I work in an environment where bonuses and financial rewards for extra effort are customary and even expected. You never get paid a dime for your work, but are still expected to approach it with the same enthusiasm and diligence that a paid employee of a company would. And generally speaking, holidays are a double-shift, not a day of rest.

Having a career allows me to separate myself from raising my kids. In essence, my job is "base" in the perpetual game of tag that is parenthood. I don't possess the patience and determination to be a full-time dad. Certainly, I play the part every weekend, or during vacations, but to care for a child 13 hours a day, every single day, is a completely different level of commitment than the gig I currently hold.

So, whether you're a stay-at-home mom or a stay-at-home dad, know that I am in awe of your courage and persistence. There are nights when I'm not even able to make it through dinner without losing my cool, and I'm typically exhausted by my sons after a full day of soccer, tantrums and answering every imaginable question about life. But you? You've got this locked down in a way I can only dream about.
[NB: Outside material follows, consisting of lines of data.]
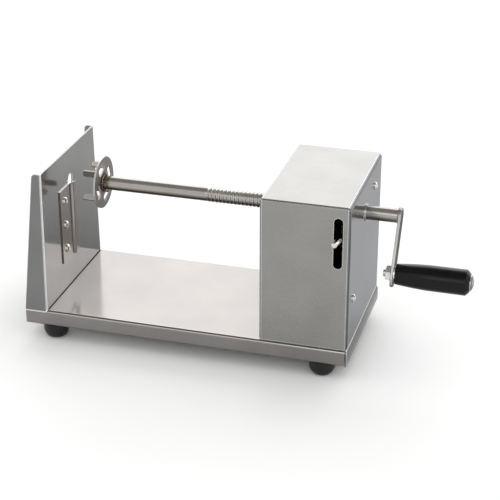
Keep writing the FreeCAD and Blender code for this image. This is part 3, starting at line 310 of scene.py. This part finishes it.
# Moulded plastic or rubber: a faint orange-peel surface of the given grain, with cloudy patches
# that vary colour and gloss a little
def mouldedPlastic(name, facts):
    material, shader = newMaterial(name)
    shader.inputs["IOR"].default_value = facts["ior"]
    place = addNode(material, "ShaderNodeTexCoord").outputs["Object"]
    peel = addNode(material, "ShaderNodeTexNoise", {
        "Scale": 1 / (facts["grain"] * mm), "Detail": 4.0}, {"Vector": place})
    cloudSize = 18 * mm
    clouds = addNode(material, "ShaderNodeTexNoise", {
        "Scale": 1 / cloudSize, "Detail": 2.0}, {"Vector": place})
    tone = addNode(material, "ShaderNodeMix", {
        "A": linear(facts["colour"]), "B": linear(facts["shade"])},
        {"Factor": clouds.outputs["Fac"]}, data_type="RGBA")
    connect(material, tone.outputs["Result"], shader.inputs["Base Color"])
    gloss = addNode(material, "ShaderNodeMapRange", {
        "From Min": 0.3, "From Max": 0.7, "To Min": facts["roughness"] - 0.04,
        "To Max": facts["roughness"] + 0.06}, {"Value": clouds.outputs["Fac"]})
    connect(material, gloss.outputs["Result"], shader.inputs["Roughness"])
    bump = addNode(material, "ShaderNodeBump", {
        "Strength": facts["bump"], "Distance": 0.05 * mm}, {"Height": peel.outputs["Fac"]})
    connect(material, bump.outputs["Normal"], shader.inputs["Normal"])
    return material


# Satin stainless sheet, brushed along X: grey, with soft reflections. The other metals start
# from it and change what differs.
# edge is the width of the painted highlight along edges, in millimetres; 0 leaves it out
satin = {
    "colour": "#949391", "shade": "#8c8b89", "roughness": 0.27, "change": 0.03, "grain": 0.6,
    "length": 14, "along": "X", "streak": 0.015, "bump": 0.02, "edge": 1.1, "glance": "#ffffff"}
diagonal = 0.7071


# The same sheet on the two end pans, brushed from front to rear, with painted light on the faces
# towards +X and painted shade on the bends
def makePanLook():
    material, shader, tone = brushedMetal("satin_stainless_pan", {
        **satin, "along": "Y", "colour": "#8b8d90", "shade": "#848689", "roughness": 0.2,
        "glance": "#d6d6d6"})
    # painted light on the faces towards +X
    tone = paintFacingLight(material, shader, tone, (1, 0, 0), (2.2, 2.2, 2.2))
    # painted shade on the bends
    bends = ((diagonal, 0, diagonal), (diagonal, -diagonal, 0), (diagonal, diagonal, 0))
    for bend in bends:
        tone = paintFacingLight(material, shader, tone, bend, (0.4, 0.4, 0.4), spread=(0.82, 0.94))
    return material


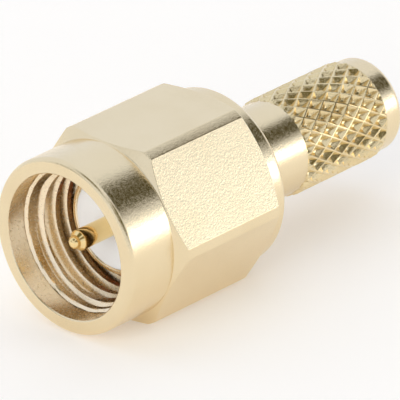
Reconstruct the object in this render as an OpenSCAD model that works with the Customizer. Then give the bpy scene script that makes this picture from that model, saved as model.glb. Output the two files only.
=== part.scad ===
// Straight coaxial plug of the SMA kind for crimping onto a cable: a threaded hexagonal coupling nut
// turns freely on a plug body, which carries the insulator, the pin contact and the knurled crimp stem.
// Millimetres. The axis is +Y, from the mating end to the cable end. The origin is on the axis in the
// reference plane, which is the front face of the body's nose. The plug lies on a flat of its nut.

/* [Coupling nut] */
// Length of the coupling nut
nut_length = 9.5; // [8.6:0.1:11]
// How far the nut's front face stands ahead of the reference plane
nut_lead = 2.93; // [2.6:0.01:3.1]
// Width of the hexagon across its flats
nut_across_flats = 8; // [7.9:0.05:8.4]
// How far the hexagon's corners are turned down
nut_corner_turn = 0.13; // [0.05:0.01:0.3]
// Height of the flats over the round barrels ahead of and behind them
nut_flat_height = 0.05; // [0.02:0.01:0.2]
// Length of the round barrel ahead of the hexagon
nut_front_barrel = 2.55; // [2:0.05:3]
// Length of the round barrel behind the hexagon
nut_rear_barrel = 0.75; // [0.4:0.05:1]
// Angle of the hexagon's turned chamfers from the end faces
nut_chamfer_angle = 30; // [15:1:45]
// Rounding of the nut's outer rims
nut_rim_round = 0.25; // [0.1:0.05:0.4]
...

To be clear, I'm not saying that spending 40 years holed up in a cubicle or traveling the world for your job is a pleasure cruise. My career has involved politics, traveling, sacrificing family time to perform my role, the constant undercurrent of professional development, the belief that I should always be evolving and looking ahead to my next position. It's unnervingly overwhelming. But that said, I still take my hat off to you, parent by blood and by trade, who has made the conscious decision to devote yourself full-time to a job that yields no income, yet high blood pressure, no health benefits, but a plethora of tangible, real-life benefits. There are days when I envy you, when I'd switch places with you in a heartbeat if given the chance. But being honest, most of the time I purposefully pull out of that driveway, happy to leave my parenthood in the rear-view mirror for a while.

I'm sick of hearing "what do they do all day?" and "they have it easy." Anybody with children would attest to the fact that handling this role even a quarter of the day is anything but easy, let alone from sunrise to sunset and beyond.

Keep doing what you're doing, and remember to make time for you once in a while.